What is being asked: Quote, without change, all of the lines that follow.

Material:
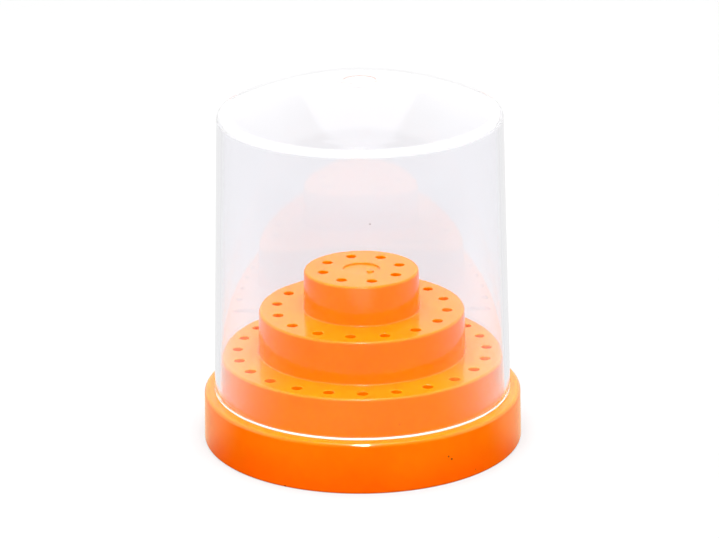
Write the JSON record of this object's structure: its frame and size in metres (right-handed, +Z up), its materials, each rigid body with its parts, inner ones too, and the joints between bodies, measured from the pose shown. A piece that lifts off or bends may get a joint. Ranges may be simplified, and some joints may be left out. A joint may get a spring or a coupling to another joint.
{
  "type": "dental bur block",
  "caption": "Round stepped bur block with rings of sockets on three tiers and a clear domed cover that lifts off.",
  "frame": {"origin": "centre of the block's foot, on the surface it stands on", "axes": "+Z up along the axis of the block and the cover; +X through one socket of every ring"},
  "size_m": [0.075, 0.075, 0.0866],
  "materials": {
    "block_plastic": "glossy moulded plastic",
    "cover_plastic": "clear polished plastic"
  },
  "bodies": {
    "block": {"bur_block": "block_plastic"},
    "cover": {"clear_cover": "cover_plastic"}
  },
  "joints": [
    {"name": "cover_lift", "type": "slide", "parent": "block", "child": "cover", "axis": [0, 0, 1], "range_m": [0, 0.04]}
  ]
}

Response to the exercise:
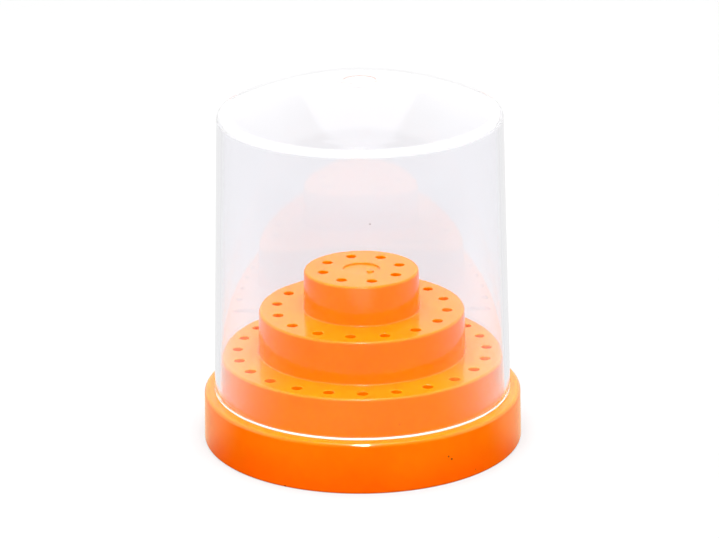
Write the JSON record of this object's structure: its frame and size in metres (right-handed, +Z up), its materials, each rigid body with its parts, inner ones too, and the joints between bodies, measured from the pose shown. A piece that lifts off or bends may get a joint. Ranges may be simplified, and some joints may be left out. A joint may get a spring or a coupling to another joint.
{
  "type": "dental bur block",
  "caption": "Round stepped bur block with rings of sockets on three tiers and a clear domed cover that lifts off.",
  "frame": {"origin": "centre of the block's foot, on the surface it stands on", "axes": "+Z up along the axis of the block and the cover; +X through one socket of every ring"},
  "size_m": [0.075, 0.075, 0.0866],
  "materials": {
    "block_plastic": "glossy moulded plastic",
    "cover_plastic": "clear polished plastic"
  },
  "bodies": {
    "block": {"bur_block": "block_plastic"},
    "cover": {"clear_cover": "cover_plastic"}
  },
  "joints": [
    {"name": "cover_lift", "type": "slide", "parent": "block", "child": "cover", "axis": [0, 0, 1], "range_m": [0, 0.04]}
  ]
}